Upon closing McCarthy’s late masterpieces, one is overwhelmed with pity—not the banal, condescending sympathy of contemporary usage, but the transformative emotion that the ancient theorists of Attic tragedy designated with the word pathos. One is also, and more importantly, filled with a newfound compassion for one’s fellow human beings: those vulnerable creatures at the mercy of necessity without design, those powerless passengers groping in the dark, not knowing what they do, mistaking fate for freedom, holding on to their dim lanterns, desperate for love. Such is the “universal irony” that Schiller and Schlegel saw in Cervantes and Shakespeare, and that I think one can see in McCarthy: the capacity to contemplate the human catastrophe from the perspective of a minor deity who knows—and loves—the hearts of mortals and yet cannot save them, but may well console them.
It may well be that literature that depends on the adoption of such a godlike attitude is better laid to rest in our age of Ópera Prima. Our era’s preference for the debut novel is also a preference for the autofictional, for a rejection of universality in favor of particularity, of identity defined as difference. Still, I sometimes long for writing courageous—or hubristic or long-lived—enough to dare to say something about the whole of the human condition: something that is almost certainly wrong, or at least incomplete, but that is nevertheless worth saying. The key to access the treasures in McCarthy’s late novels is to remember that the laws of aesthetics are never absolute or eternal, but always historical, contextual—and yet can still allow us to glimpse the universal.
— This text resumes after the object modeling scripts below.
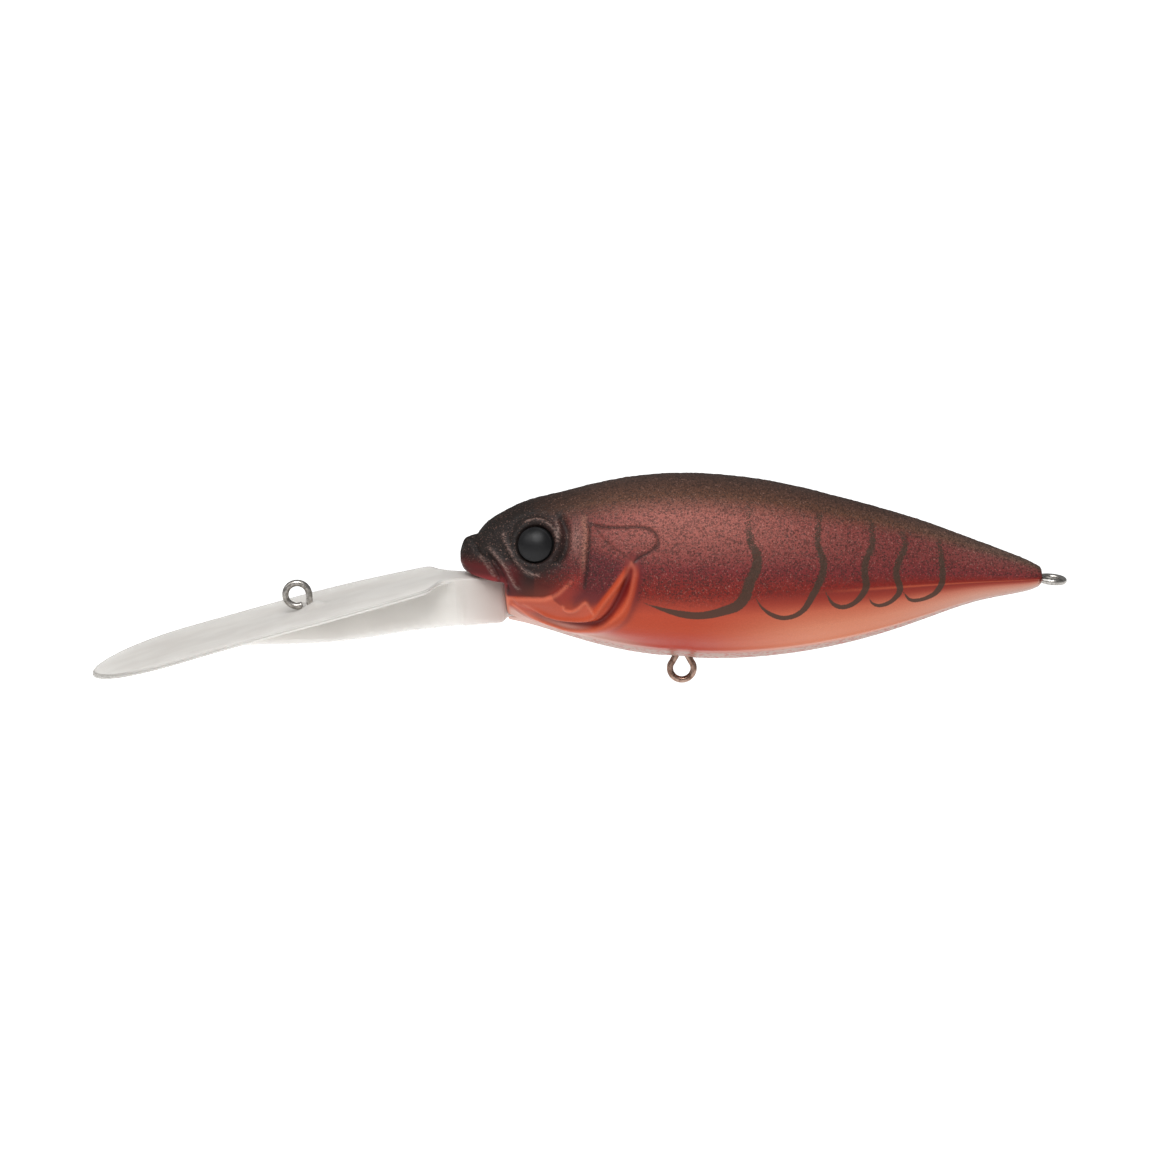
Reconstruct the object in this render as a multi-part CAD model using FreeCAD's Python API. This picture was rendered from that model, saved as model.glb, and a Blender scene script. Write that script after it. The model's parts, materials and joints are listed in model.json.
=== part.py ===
import FreeCAD, Part
import math
import os

# Crankbait lure: a hollow two-piece body, a long diving lip, wire hangers, eyes and inner weights.
# Millimetres. The origin is the centre of the line-tie eye. The nose points to -X, the back to +Z,
# and the body parts on the plane Y = 0, with the left shell on the -Y side.

V = FreeCAD.Vector
AXIS_Y = V(0, 1, 0)
PARTING_NORMAL = V(0, 1, 0)

# ---- body outline: points (x, value), joined by smooth curves ----------------------------------------
BACK_LINE = [(22.0, 6.3), (22.7, 7.3), (24.4, 8.7), (28.2, 11.4), (33.3, 13.4), (39.8, 15.2), (46.3, 16.4),
             (54.0, 16.7), (64.1, 15.6), (73.8, 13.3), (83.6, 10.5), (93.3, 6.9), (99.8, 4.2), (100.6, 3.7)]
KEEL_LINE = [(22.0, 4.4), (22.5, 3.6), (24.0, 1.2), (25.9, -1.8), (28.2, -3.4), (31.0, -3.9),
             (36.6, -5.7), (43.1, -7.5), (49.5, -8.5), (57.6, -8.9), (67.4, -8.1), (77.1, -6.0),
             (86.8, -2.7), (93.3, -0.5), (99.8, 0.9), (100.6, 1.4)]
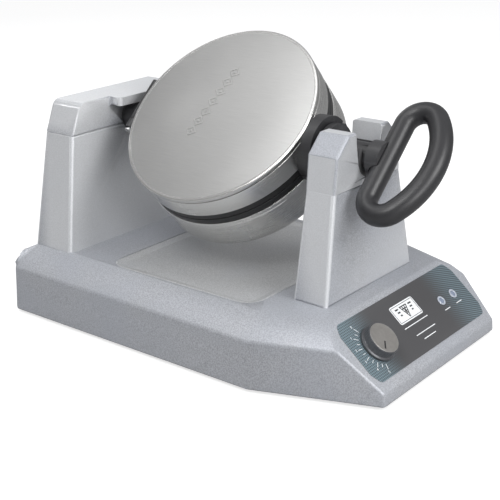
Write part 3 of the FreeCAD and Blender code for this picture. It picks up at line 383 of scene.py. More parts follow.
class Shader:
    """One material's nodes."""

    def __init__(self, name: str) -> None:
        """Starts a material with one Principled shader and nothing linked.

        Args:
            name: Name of the material.
        """
        self.material = bpy.data.materials.new(name)
        self.material.use_nodes = True
        self.tree = self.material.node_tree
        self.principled = next(n for n in self.tree.nodes if n.type == "BSDF_PRINCIPLED")

    def add(self, kind: str, settings: dict | None = None, sockets: dict | None = None,
            out: int | str = 0) -> Wire:
        """Adds a node.

        Args:
            kind: The node's type.
            settings: Attributes to set first.
            sockets: Values or wires for its inputs, by name or number.
            out: The output to return.

        Returns:
            The wire from that output.
        """
        node = self.tree.nodes.new(kind)
        for key, value in (settings or {}).items():
            setattr(node, key, value)
        for key, value in (sockets or {}).items():
            self._feed(node.inputs[key], value)
        return Wire(self, node.outputs[out])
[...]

The formalist in me would be perfectly satisfied with the architectural elegance found in McCarthy’s late style—how its formal containers (i.e., its embrace of confusion and discontinuity) fit perfectly around its content (i.e., the notion that while life is meaningless, it’s also beautiful, and that this beauty is enough to make it meaningful). But the structuralist in me is equally grateful for McCarthy’s lucid confrontation with the decadence of the West, and perhaps even more so for his defiant refusal to surrender to that decline. Because, as it turns out, The Passenger and Stella Maris may not be as apolitical as they seem at first sight. Could it be that literary New York’s fixation on the Ópera Prima is but an outward manifestation of a collective act of repression, a defense mechanism designed to keep the culture of a declining empire from confronting the fact that the United States is not living through a youthful Renaissance in which everything is new, but through the postindustrial equivalent of Late Antiquity? Could it be that McCarthy’s rejection of ordinary coherence is not only a tribute to a soon-to-be-anachronistic modernism but also an injunction to rouse ourselves from our post-historical ennui, our punctilious privilege-accounting, our self-satisfied anxiety, our paralyzing guilt? Could it be that, in old age, McCarthy sees something that in our youthfulness we refuse to see? In Stella Maris and The Passenger, McCarthy invites us to consider hopelessness not just to give us hope but to compel us to make use of it. Having lived for nearly 100 years, he has given us what may well be the last great novels of the long 20th century. He may also help point us in a different direction for the twenty-first.